Not that they're opposed to it necessarily – “we've danced with the gizmos in the past, we made the best record we could make at that time,” says Conway – but this time it just wasn't going to work. This time they wanted to make the kind of record they put on at home, the kind of record that suited the mood and the style of songs "simple, real and stuff that was emotional as opposed to clever".

You may have noticed that while they’ve been musical partners for two decades this is only the second time Conway and Zygier have put both names on the product. Why?

Conway, who has always been quick to identify Zygier’s contribution in interviews, says she's been pushing him "for many, many years" to have his name on the records they make but he had been resisting.

It wasn’t shyness Zygier explains, but the fact is he always thought of Deborah Conway as “the brand name” of their musical enterprise and there was no need to complicate matters.

"But I’ve been chipping away,” says Conway proudly. And she finally got her way. Not, you suspect, for the first time. And Zygier is enjoying it.

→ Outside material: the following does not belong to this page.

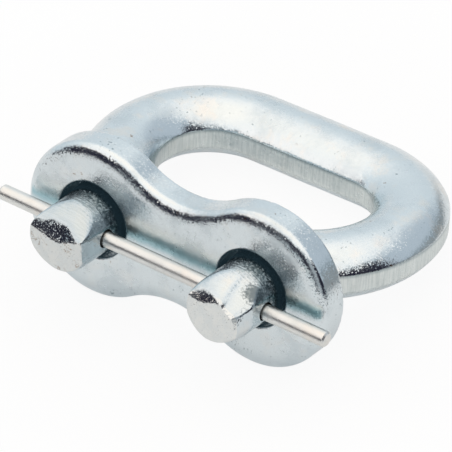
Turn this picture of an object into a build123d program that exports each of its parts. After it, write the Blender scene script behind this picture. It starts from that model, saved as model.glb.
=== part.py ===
# Chain connecting link: a forged bow, a side plate that closes it, and a cross pin.
#
# All sizes are in millimetres.  The link is drawn in its own plane: +X along the plate, +Y
# from the plate's front face towards the closed side of the bow, +Z out of the plane.  At the
# end it is moved so that the origin is the middle of the eye, and leaned about X, because it
# rests on the two lobes of its plate and on the closed side of its bow.
from build123d import *

import os
from math import acos, atan2, cos, degrees, hypot, radians, sin, sqrt

# The round-link chain that the link joins
CHAIN_BAR = 10.0
CHAIN_PITCH = 35.0          # inner length of one of its links

# Bow
EYE_WIDTH = 26.8            # from the plate to the closed side
BAR_WIDTH = 11.3            # across the trimmed sides
BAR_HEIGHT = 9.7
BAR_LAND = 2.6              # height of the flats that flash trimming left
CORNER_RADIUS = 13.3        # centre line of the bends at the closed side
CORNER_ANGLE = 72.0
SHOULDER_WIDTH = 13.2       # the bar swells to this where the plate stops against it
SHOULDER_HEIGHT = 11.6
SHOULDER_EASE = 0.55        # between its outer side and the centre of the bend into it

# Stubs of the bow that carry the plate
STUB_DIAMETER = CHAIN_BAR
STUB_WIDTH = 9.5            # across the trimmed sides
STUB_SPACING = 28.5
ROOT_DIAMETER = 11.2        # taper at the shoulder, inside the plate
ROOT_RUN = 1.6              # length of the taper in front of the plate
LEFT_STUB_LENGTH = 8.4
RIGHT_STUB_LENGTH = 8.7
LEFT_NOSE_DROP = 4.4        # the upper edge rolled over when the ends were sheared
RIGHT_NOSE_DROP = 3.7
LEFT_NOSE_ARCH = 30.0       # radius of the line where the roll-over meets the end
RIGHT_NOSE_ARCH = 10.0
NOSE_SHIFT = 1.2            # the middle of that line lies this far to the left
NOSE_SLANT = 1.25           # length of the roll-over over its drop
END_CHAMFER = 0.35

# Side plate
PLATE_THICKNESS = 5.0
HOLE_CLEARANCE = 2.2        # over the stub, on the diameter
LOBE_MARGIN = 6.4           # from the rim of a hole to the rim of the plate
WAIST_WIDTH = 16.8
HOLE_SHIFT = 0.4            # the holes were punched this far left of the plate's middle
HOLE_RISE = 0.3             # and this far above it
ROLL_OVER = 1.3             # rounded front rim that punching left
HOLE_EDGE = 0.2
SHOULDER_GAP = 0.06

# Cross pin
PIN_DIAMETER = 2.4
PIN_LENGTH = 58.6
PIN_SHIFT = 0.4             # its middle lies this far to the right
PIN_NOSE = 0.85             # rounding of its left end
PIN_EDGE = 0.25             # chamfer of its right end
BORE_CLEARANCE = 0.5        # on the diameter
BORE_SETBACK = 2.85         # from the plate's front face
BORE_DROP = 0.1             # below the axis of the stubs
BORE_SLOPE = 1.2            # degrees, falling to the right
PIN_SETTLE = 0.12           # the pin lies this far down and back in its bore


def flank_radius():
    """Radius of the flank that runs smoothly from the corner bend into the shoulder bend."""
    rise = sin(CORNER_END)
    across = STUB_X + SHOULDER_BEND - FLANK_END
    along = CORNER_Y + CORNER_RADIUS * rise - SHOULDER_Y
    slope = 2 * (SHOULDER_BEND + along * rise - across)
    rest = across ** 2 + along ** 2 - SHOULDER_BEND ** 2
    return 2 * rest / (slope + sqrt(slope ** 2 - 4 * rise ** 2 * rest))


# Derived sizes
HOLE_DIAMETER = STUB_DIAMETER + HOLE_CLEARANCE
LOBE_RADIUS = HOLE_DIAMETER / 2 + LOBE_MARGIN
STUB_X = STUB_SPACING / 2
SHOULDER_Y = PLATE_THICKNESS + SHOULDER_GAP
CLOSED_Y = PLATE_THICKNESS + EYE_WIDTH + BAR_WIDTH / 2      # centre line of the closed side
CORNER_END = radians(90 - CORNER_ANGLE)
CORNER_Y = CLOSED_Y - CORNER_RADIUS
FLANK_END = (CHAIN_PITCH + BAR_WIDTH) / 2                   # widest point of the centre line
SHOULDER_BEND = SHOULDER_WIDTH / 2 + SHOULDER_EASE
FLANK_RADIUS = flank_radius()
FLANK_X = FLANK_END - FLANK_RADIUS
FLANK_Y = CORNER_Y - (FLANK_RADIUS - CORNER_RADIUS) * sin(CORNER_END)
CORNER_X = FLANK_X + (FLANK_RADIUS - CORNER_RADIUS) * cos(CORNER_END)
SHOULDER_TURN = degrees(atan2(FLANK_Y - SHOULDER_Y, STUB_X + SHOULDER_BEND - FLANK_X))
EYE_Y = PLATE_THICKNESS + EYE_WIDTH / 2


def trimmed_oval(width, height, land):
    """Oval section whose two sides are trimmed flat."""
    full_width = width / sqrt(1 - (land / height) ** 2)
    return Ellipse(full_width / 2, height / 2) & Rectangle(width, 2 * height)


def make_right_half():
    """Right half of the bar: half the closed side, a round end and the swelling arm."""
    closed = Line((0, CLOSED_Y), (CORNER_X, CLOSED_Y))
    corner = CenterArc((CORNER_X, CORNER_Y), CORNER_RADIUS, 90, -CORNER_ANGLE)
    flank_start = 90 - CORNER_ANGLE
    flank = CenterArc((FLANK_X, FLANK_Y), FLANK_RADIUS, flank_start, -flank_start - SHOULDER_TURN)
    section = Plane(origin=(0, CLOSED_Y, 0), x_dir=(0, 1, 0), z_dir=(1, 0, 0))
    bar = trimmed_oval(BAR_WIDTH, BAR_HEIGHT, BAR_LAND)
    half = sweep(section * bar, path=Wire([closed.edge(), corner.edge(), flank.edge()]))

    bend_centre = (STUB_X + SHOULDER_BEND, SHOULDER_Y)
    bend = CenterArc(bend_centre, SHOULDER_BEND, 180 - SHOULDER_TURN, SHOULDER_TURN)
    across = Vector(cos(radians(SHOULDER_TURN)), -sin(radians(SHOULDER_TURN)))
    bend_plane = Plane(origin=bend @ 0, x_dir=across, z_dir=bend % 0)
    shoulder_plane = Plane(origin=bend @ 1, x_dir=(1, 0, 0), z_dir=(0, -1, 0))
    swell = SHOULDER_WIDTH / BAR_WIDTH
    shoulder = trimmed_oval(SHOULDER_WIDTH, SHOULDER_HEIGHT, BAR_LAND * swell)
    return half + sweep([bend_plane * bar, shoulder_plane * shoulder], path=bend, multisection=True)


def make_stub(length, drop, arch):
    """One stub, with its root taper, trimmed sides and sheared, rolled-over end."""
    radius = STUB_DIAMETER / 2
    whole = SHOULDER_Y + length
    stub = Cylinder(radius, whole)
    stub = chamfer(stub.faces().sort_by(Axis.Z)[-1].edges(), END_CHAMFER)
    stub = Pos(0, SHOULDER_Y - whole / 2, 0) * Rot(90, 0, 0) * stub
    stub &= Pos(0, SHOULDER_Y - whole / 2, 0) * Box(STUB_WIDTH, 2 * whole, 2 * STUB_DIAMETER)
    reach = SHOULDER_Y + ROOT_RUN
    stub += Pos(0, SHOULDER_Y - reach / 2, 0) * Rot(90, 0, 0) * Cone(ROOT_DIAMETER / 2, radius, reach)

    roll_start = NOSE_SLANT * drop - length
    roll = TangentArc((roll_start, arch + drop), (-length, arch), tangent=(-1, 0))
    rest = Polyline(
        (-length, arch), (-length, 0), (2 * radius, 0), (2 * radius, arch + drop), (roll_start, arch + drop),
    )
    profile = Plane.YZ * make_face([*roll.edges(), *rest.edges()])
    nose = revolve(profile, Axis.Y)
    return stub & Pos(-NOSE_SHIFT, 0, radius - drop - arch) * nose


def bore_line():
    """Middle of the cross bore, turned so that its Z axis runs along the bore."""
    return Pos(0, -BORE_SETBACK, -BORE_DROP) * Rot(0, 90 + BORE_SLOPE, 0)


def make_bow():
    """The forged bow: bar, shoulders and stubs in one piece, cross-drilled for the pin."""
    half = make_right_half()
    bow = half + half.mirror(Plane.YZ)
    bow += Pos(-STUB_X, 0, 0) * make_stub(LEFT_STUB_LENGTH, LEFT_NOSE_DROP, LEFT_NOSE_ARCH)
    bow += Pos(STUB_X, 0, 0) * make_stub(RIGHT_STUB_LENGTH, RIGHT_NOSE_DROP, RIGHT_NOSE_ARCH)
    return bow - bore_line() * Cylinder((PIN_DIAMETER + BORE_CLEARANCE) / 2, 2 * STUB_SPACING)


def make_plate():
    """The side plate: two lobes joined by a waist, punched with two loose holes."""
    waist = WAIST_WIDTH / 2
    waist_radius = (STUB_X ** 2 + waist ** 2 - LOBE_RADIUS ** 2) / (2 * (LOBE_RADIUS - waist))
    lean = atan2(waist + waist_radius, STUB_X)
    joint_x = STUB_X - LOBE_RADIUS * cos(lean)
    joint_z = LOBE_RADIUS * sin(lean)
    arcs = []
    for side in (-1, 1):
        lobe_tip = (side * (STUB_X + LOBE_RADIUS), 0)
        arcs.append(ThreePointArc((side * joint_x, joint_z), lobe_tip, (side * joint_x, -joint_z)))
        arcs.append(ThreePointArc((-joint_x, side * joint_z), (0, side * waist), (joint_x, side * joint_z)))
    outline = Pos(HOLE_SHIFT, -HOLE_RISE) * make_face([arc.edge() for arc in arcs])
    plate = extrude(Plane.XZ * outline, -PLATE_THICKNESS)
    front = plate.faces().sort_by(Axis.Y)[0]
    plate = fillet(front.edges(), ROLL_OVER)
    for side in (-1, 1):
        hole = Pos(side * STUB_X, PLATE_THICKNESS / 2, 0) * Rot(90, 0, 0)
        plate -= hole * Cylinder(HOLE_DIAMETER / 2, 2 * PLATE_THICKNESS)
    front = plate.faces().sort_by(Axis.Y)[0]
    rims = [wire.edges() for wire in front.inner_wires()]
    return chamfer([edge for rim in rims for edge in rim], HOLE_EDGE)


def make_pin():
    """The cross pin, lying at the bottom of its bore."""
    pin = Cylinder(PIN_DIAMETER / 2, PIN_LENGTH)
    pin = fillet(pin.faces().sort_by(Axis.Z)[0].edges(), PIN_NOSE)
    pin = chamfer(pin.faces().sort_by(Axis.Z)[-1].edges(), PIN_EDGE)
    return Pos(0, PIN_SETTLE, -PIN_SETTLE) * bore_line() * Pos(0, 0, PIN_SHIFT) * pin


def rest_lean():
    """Angle at which the far edge of the lobes and the closed side touch the ground."""
    reach = CLOSED_Y - PLATE_THICKNESS
    drop = LOBE_RADIUS + HOLE_RISE
    return degrees(acos(BAR_HEIGHT / 2 / hypot(drop, reach)) - atan2(reach, drop))


def main():
    """Build the three pieces, rest them on the ground and write one file for each."""
    os.makedirs("parts", exist_ok=True)
    rest = Rot(-rest_lean(), 0, 0) * Pos(0, -EYE_Y, 0)
    nodes = {"bow": make_bow(), "side_plate": make_plate(), "cross_pin": make_pin()}
    for name, solid in nodes.items():
        placed = rest * solid
        placed.label = name
        export_step(placed, f"parts/{name}.step")


main()
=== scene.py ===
"""Zinc-plated chain connecting link: a forged bow, a punched side plate and a drawn cross pin.

The pieces are shaped in the link's own frame, where +X runs along the plate, +Y from the
plate's front face to the closed side of the bow and +Z out of the plane of the link.  Each
finished piece is then leaned over and set down on the ground as the CAD model rests.
"""

from math import acos, asin, atan2, cos, degrees, hypot, pi, radians, sin, sqrt, tan

import bmesh
import bpy
from bpy.props import FloatProperty, FloatVectorProperty, PointerProperty
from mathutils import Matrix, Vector


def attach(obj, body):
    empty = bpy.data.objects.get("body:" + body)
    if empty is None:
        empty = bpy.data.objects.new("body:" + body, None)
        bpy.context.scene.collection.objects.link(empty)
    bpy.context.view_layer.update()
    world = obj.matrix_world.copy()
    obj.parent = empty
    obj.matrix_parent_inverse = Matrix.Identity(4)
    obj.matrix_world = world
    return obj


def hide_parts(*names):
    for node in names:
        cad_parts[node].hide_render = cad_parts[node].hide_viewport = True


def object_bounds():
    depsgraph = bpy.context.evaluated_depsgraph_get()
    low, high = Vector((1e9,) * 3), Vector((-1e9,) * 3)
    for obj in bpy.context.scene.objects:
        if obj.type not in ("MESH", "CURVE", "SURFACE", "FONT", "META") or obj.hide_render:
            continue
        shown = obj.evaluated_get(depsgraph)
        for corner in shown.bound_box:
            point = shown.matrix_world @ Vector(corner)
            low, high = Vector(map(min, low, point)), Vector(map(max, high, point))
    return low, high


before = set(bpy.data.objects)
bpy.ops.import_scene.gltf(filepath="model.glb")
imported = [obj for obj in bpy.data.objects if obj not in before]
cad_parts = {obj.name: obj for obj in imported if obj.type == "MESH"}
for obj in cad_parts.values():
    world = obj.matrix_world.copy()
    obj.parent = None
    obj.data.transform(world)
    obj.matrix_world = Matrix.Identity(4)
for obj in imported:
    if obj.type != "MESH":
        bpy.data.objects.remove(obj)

bpy.context.view_layer.update()
CAD_BOX = [list(corner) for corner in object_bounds()]
GROUND = CAD_BOX[0][2]
MM = 0.001
NEAR = 0.01 * MM             # places closer than this count as level with each other
HAIR = 1e-6                  # vertices closer than this many metres are one

bl_info = {
    "name": "Chain connecting link",
    "version": (1, 0, 0),
    "blender": (4, 5, 0),
    "location": "View3D > Sidebar > Connecting Link",
    "description": "Builds a zinc-plated chain connecting link and a small studio for it",
    "category": "Add Mesh",
}


def length(name, description, default):
    """A length property given in millimetres and kept in metres."""
    return FloatProperty(
        name=name, description=description, default=default * MM, min=0.0, unit="LENGTH", precision=5,
    )


def turn(name, description, default):
    """An angle property given in degrees and kept in radians."""
    return FloatProperty(name=name, description=description, default=radians(default), subtype="ANGLE")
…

So much so that I speculate he might just push her out eventually.

They guffaw and exchange amused looks as Conway says “and I can stay home and bake cakes” for yes Deborah Conway bakes cakes, likes doing it too. Though Zygier, who has been the main breadmaker if not breadwinner (he’s more likely to be cooking at home while she’s doing things like being artistic director of the Queensland Music Festival since 2008) points out that Conway in the kitchen "can be an upsetting experience … for everyone".

"Deb made pasta the other night and I've never heard such histrionics," he laughs. “All you need is boiling water and the pasta and [she was] screaming.”

Conway too is laughing, admitting the truth of it and together they explain how at home, in the studio and on stage his calm brings some balance to her manic turns and how her drive lifts his energy. Half man, half woman.